#### Data section

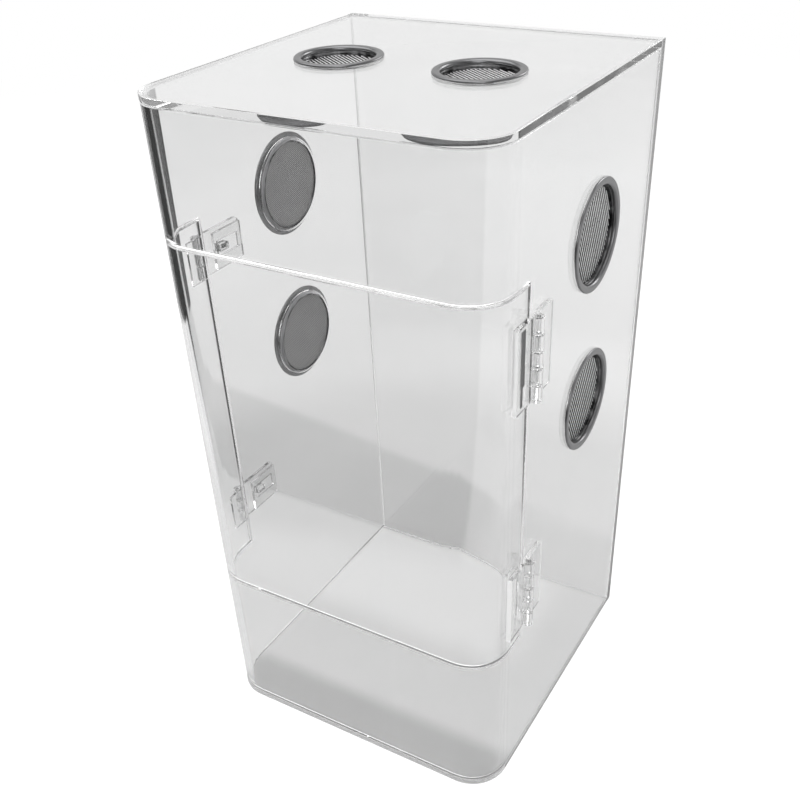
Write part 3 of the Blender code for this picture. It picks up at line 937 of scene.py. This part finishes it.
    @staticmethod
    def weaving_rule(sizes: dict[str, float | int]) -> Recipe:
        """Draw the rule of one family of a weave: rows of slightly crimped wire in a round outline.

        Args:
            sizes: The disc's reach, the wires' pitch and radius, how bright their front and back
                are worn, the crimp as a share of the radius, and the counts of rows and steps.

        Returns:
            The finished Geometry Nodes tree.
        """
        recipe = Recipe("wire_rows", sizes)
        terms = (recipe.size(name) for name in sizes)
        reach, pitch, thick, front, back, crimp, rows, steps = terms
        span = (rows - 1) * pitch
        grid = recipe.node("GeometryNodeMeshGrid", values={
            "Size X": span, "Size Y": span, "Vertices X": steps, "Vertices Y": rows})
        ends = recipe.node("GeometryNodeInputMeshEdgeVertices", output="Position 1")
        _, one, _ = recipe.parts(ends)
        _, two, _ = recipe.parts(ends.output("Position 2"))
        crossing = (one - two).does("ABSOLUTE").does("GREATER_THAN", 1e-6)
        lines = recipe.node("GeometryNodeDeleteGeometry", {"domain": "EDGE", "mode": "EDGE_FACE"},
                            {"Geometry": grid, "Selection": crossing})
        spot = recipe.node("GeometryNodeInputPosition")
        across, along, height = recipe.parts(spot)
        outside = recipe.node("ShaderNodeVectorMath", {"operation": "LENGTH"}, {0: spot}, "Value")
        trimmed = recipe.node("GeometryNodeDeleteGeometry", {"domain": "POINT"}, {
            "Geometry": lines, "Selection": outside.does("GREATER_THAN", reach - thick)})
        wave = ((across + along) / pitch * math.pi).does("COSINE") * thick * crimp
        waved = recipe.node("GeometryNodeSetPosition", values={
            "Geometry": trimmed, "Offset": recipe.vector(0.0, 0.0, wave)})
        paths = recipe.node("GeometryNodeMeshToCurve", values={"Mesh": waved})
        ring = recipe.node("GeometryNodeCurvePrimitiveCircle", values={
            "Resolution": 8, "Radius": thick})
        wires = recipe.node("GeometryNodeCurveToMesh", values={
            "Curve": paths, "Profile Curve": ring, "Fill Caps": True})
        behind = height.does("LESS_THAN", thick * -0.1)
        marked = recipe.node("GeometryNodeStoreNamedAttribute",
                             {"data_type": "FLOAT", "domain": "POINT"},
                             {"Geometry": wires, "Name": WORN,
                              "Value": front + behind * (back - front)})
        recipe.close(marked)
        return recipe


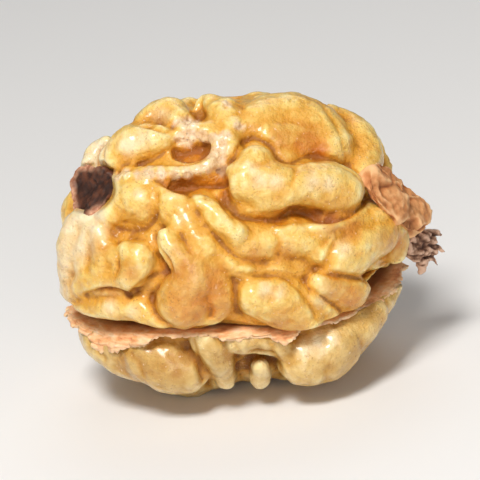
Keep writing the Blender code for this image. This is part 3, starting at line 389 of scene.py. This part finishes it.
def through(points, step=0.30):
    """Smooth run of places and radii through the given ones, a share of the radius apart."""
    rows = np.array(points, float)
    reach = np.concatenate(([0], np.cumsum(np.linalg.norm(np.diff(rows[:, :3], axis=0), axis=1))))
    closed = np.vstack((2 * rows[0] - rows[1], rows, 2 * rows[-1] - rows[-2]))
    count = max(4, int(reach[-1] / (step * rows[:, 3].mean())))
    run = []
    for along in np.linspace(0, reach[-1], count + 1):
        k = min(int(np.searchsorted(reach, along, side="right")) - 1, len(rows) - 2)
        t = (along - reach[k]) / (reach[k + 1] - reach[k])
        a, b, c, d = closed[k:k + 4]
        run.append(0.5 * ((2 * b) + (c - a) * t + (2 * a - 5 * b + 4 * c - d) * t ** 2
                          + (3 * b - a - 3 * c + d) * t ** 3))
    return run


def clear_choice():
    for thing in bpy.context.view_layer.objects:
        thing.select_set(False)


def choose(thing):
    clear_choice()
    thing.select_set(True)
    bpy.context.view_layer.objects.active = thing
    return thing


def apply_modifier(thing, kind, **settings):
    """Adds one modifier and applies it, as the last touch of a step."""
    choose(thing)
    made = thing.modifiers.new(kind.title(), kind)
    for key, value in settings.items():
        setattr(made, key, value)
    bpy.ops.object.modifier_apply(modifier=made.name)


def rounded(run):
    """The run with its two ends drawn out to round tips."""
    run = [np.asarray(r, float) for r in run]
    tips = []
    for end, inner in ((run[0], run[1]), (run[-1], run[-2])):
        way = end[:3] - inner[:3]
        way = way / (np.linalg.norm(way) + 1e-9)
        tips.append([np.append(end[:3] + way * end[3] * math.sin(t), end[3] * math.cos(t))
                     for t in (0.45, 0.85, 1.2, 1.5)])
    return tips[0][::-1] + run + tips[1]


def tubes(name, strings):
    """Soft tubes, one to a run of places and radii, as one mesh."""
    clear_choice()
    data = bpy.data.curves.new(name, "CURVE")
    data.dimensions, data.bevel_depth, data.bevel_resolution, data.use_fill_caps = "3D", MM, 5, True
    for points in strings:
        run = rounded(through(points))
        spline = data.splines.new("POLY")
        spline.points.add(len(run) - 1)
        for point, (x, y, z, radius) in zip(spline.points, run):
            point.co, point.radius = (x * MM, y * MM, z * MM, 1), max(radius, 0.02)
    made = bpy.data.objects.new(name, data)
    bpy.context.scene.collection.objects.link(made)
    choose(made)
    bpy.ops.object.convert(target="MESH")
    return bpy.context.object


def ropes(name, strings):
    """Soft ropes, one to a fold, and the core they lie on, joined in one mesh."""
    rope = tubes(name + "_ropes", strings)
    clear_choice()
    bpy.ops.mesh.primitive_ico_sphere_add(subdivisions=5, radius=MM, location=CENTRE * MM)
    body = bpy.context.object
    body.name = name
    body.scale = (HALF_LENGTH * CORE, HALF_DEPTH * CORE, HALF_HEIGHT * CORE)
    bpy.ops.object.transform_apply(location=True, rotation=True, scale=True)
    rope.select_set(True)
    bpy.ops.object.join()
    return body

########

### Challenge
Return only the lines spanning from the first line of the material through the line with "are worn, the", copied exactly, both ends kept.

### Finished task
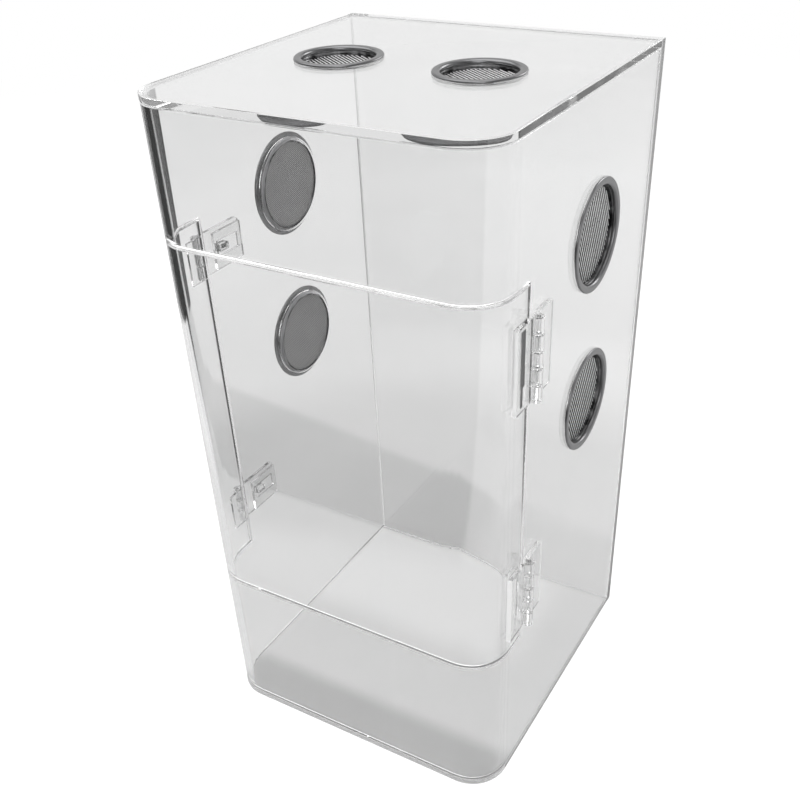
Write part 3 of the Blender code for this picture. It picks up at line 937 of scene.py. This part finishes it.
    @staticmethod
    def weaving_rule(sizes: dict[str, float | int]) -> Recipe:
        """Draw the rule of one family of a weave: rows of slightly crimped wire in a round outline.

        Args:
            sizes: The disc's reach, the wires' pitch and radius, how bright their front and back
                are worn, the crimp as a share of the radius, and the counts of rows and steps.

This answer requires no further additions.